Defining Eligibility

“Do I have to provide all benefits to all employees who are working at least 30 hours/week?”

Your HR Survival Tip

No, but we understand why you’re confused about the 30 hours. When the Affordable Care Act (ACA) became law, the insurance industry lobbyists were able to include that full-time for insurance purposes was an average of 30 hours per week. Since 40 hours had always been the standard, this was an unpleasant and costly surprise to companies.

That action muddled the concept of full-time hours and how the hours apply to benefits. Only when considering health insurances is full-time at 30 hours and most other benefits still consider 40 hours to be full-time. The following is a simple explanation of the most common benefits and the eligibility requirements.

  • Health Insurances — The ACA applied to health coverages so, if you offer group health insurance through your company, anyone working an average of at least 30 hours per week is eligible. Coverage must begin on or before day 91 of employment so most plans have coverage begin on the 1st of the month after 30 days of employment or the 1st of the month after 60 days of employment to ensure compliance. This is the only benefit with the 30-hour requirement.

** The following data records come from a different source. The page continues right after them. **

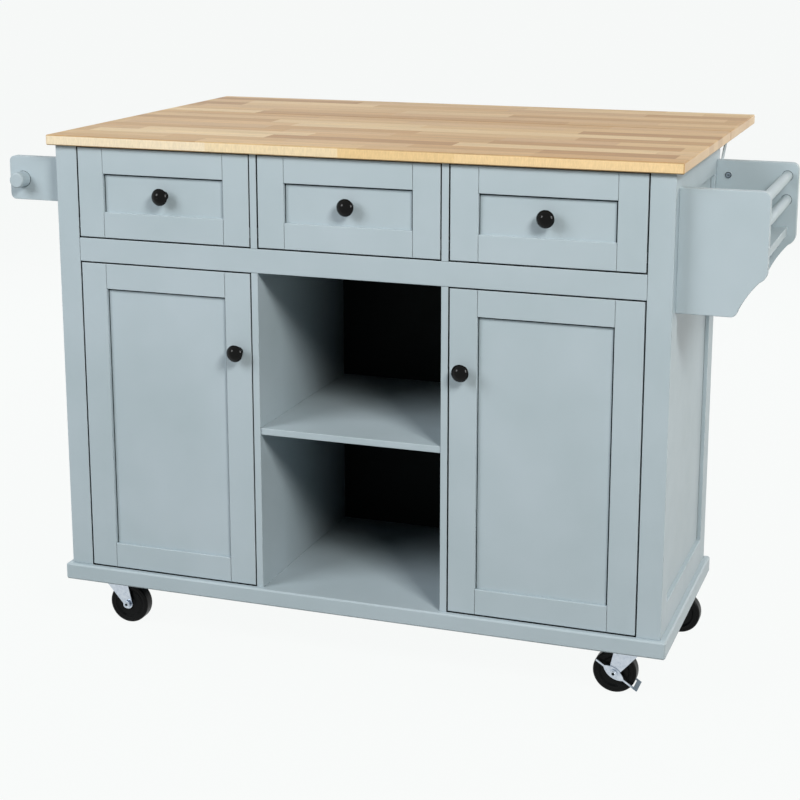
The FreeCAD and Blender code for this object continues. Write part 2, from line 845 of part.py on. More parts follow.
def make_braces():
    """Folding steel braces under the leaf: brackets, and two links on each side."""
    wall_y = at.back + s.brace_stand_off
    wall_z = at.hinge_z - s.brace_arm
    leaf_y = at.hinge_y + s.brace_arm
    leaf_z = at.hinge_z - s.brace_eye_drop
    across = leaf_y - wall_y
    up = leaf_z - wall_z
    long = root(across * across + up * up)
    along = (across / long, up / long)
    place("brace_link_long", long / 2)
    wall_brackets = []
    leaf_brackets = []
    lower = []
    upper = []
    for wing, sign in WINGS:
        x = at.middle + sign * (s.body_wide / 2 - s.post_wide / 2)
        lower.append(make_link(wing + "_lower_link", x, sign, (wall_y, wall_z), along, LEFT_TURN, 0))
        upper.append(make_link(wing + "_upper_link", x, sign, (leaf_y, leaf_z), along, RIGHT_TURN,
                               s.brace_sheet + s.brace_link_gap))
        wall_brackets.append(make_wall_bracket(wing, x, sign, wall_y, wall_z))
        leaf_brackets.append(make_leaf_bracket(wing, x, sign, leaf_y, leaf_z))
    group("brace_wall_brackets", wall_brackets)
    group("brace_leaf_brackets", leaf_brackets)
    group("brace_lower_links", lower)
    group("brace_upper_links", upper)


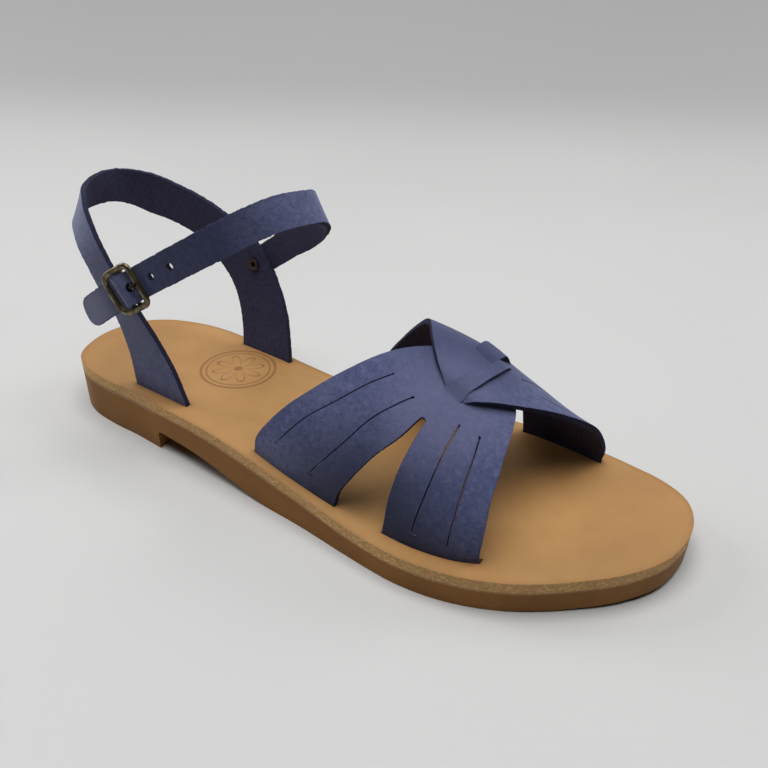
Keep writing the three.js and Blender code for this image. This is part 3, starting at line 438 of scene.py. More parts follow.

  • Paid Sick Leave — California passed a paid sick leave law several years ago and, since then, about 30 localities have passed a similar but different version. You are subject to the local law where your employees work but default to the state law if no local law exists. At a minimum, all W2 employees are eligible for paid sick leave regardless of how many hours they work. You must start accruing (1 hour of sick time for every 30 hours worked) or front-load the sick time on the date of hire. Regardless of having sick time in their “bank,” employees are not eligible to receive any paid sick time in the first 90 days of employment. The state law requires accrual of up to 48 hours but you can limit usage to 24 hours per plan year.

  • Vacation — This is a benefit decided completely by the company. You can choose to offer paid time off or not. If you do offer it, you can choose to offer different amounts based on title, length of employment, full-time vs. part-time, etc., as long your eligibility matrix is non-discriminatory.

  • Holidays — This is a benefit decided completely by the company. You can choose to close or stay open on a holiday. If you choose to close, you can choose to pay or not pay for the holiday. You can choose who is eligible but it must be non-discriminatory. You can choose to close on a holiday and tell employees it is an unpaid day off. All you are obligated to do is pay an employee for time worked if and when they work. The sick leave laws limit your ability to state employees must work the day before and after a holiday to be eligible so make sure you understand what works and doesn’t work in that situation.

  • Floating Holidays — Typically a floating holiday is considered to be 1-2 paid days off each year where the employee picks the date and any unused time is lost at the end of the year. This concept is illegal in California. According to a court decision, this is too much like vacation time and, since vacation time is considered wages to employees, the employee can’t lose the unused time. What can work is the company picking the date and having a tighter timeline, such as the employee’s birthday off but the time must be taken within a month of either side of the birthday.

  • Workers’ Compensation Insurance — All companies are required to have workers’ comp insurance for all employees that begins on their date of hire, without any other eligibility needed. This covers any medical condition related to their work.

  • State Disability Insurance — This is provided by California to employees who have a personal medical condition not related to work. Payroll taxes pay for this coverage. Employees apply directly to the state and the state decides if they are eligible.

  • Paid Family Leave — This is supplemental pay provided by California to qualifying employees. This is not an actual leave; employees must qualify for a “real” leave from the company before becoming eligible for this pay. At this time, it is paid through employee payroll taxes. Employees apply directly to the state and the state decides if they are eligible.

Benefits can be very important to employees and a big help in recruiting and retention for you. However, poor benefit design can result in extra, unneeded costs or unhappy employees. Confirm your benefits are compliant with any applicable laws, then decide if you are offering the best benefits package within your budget.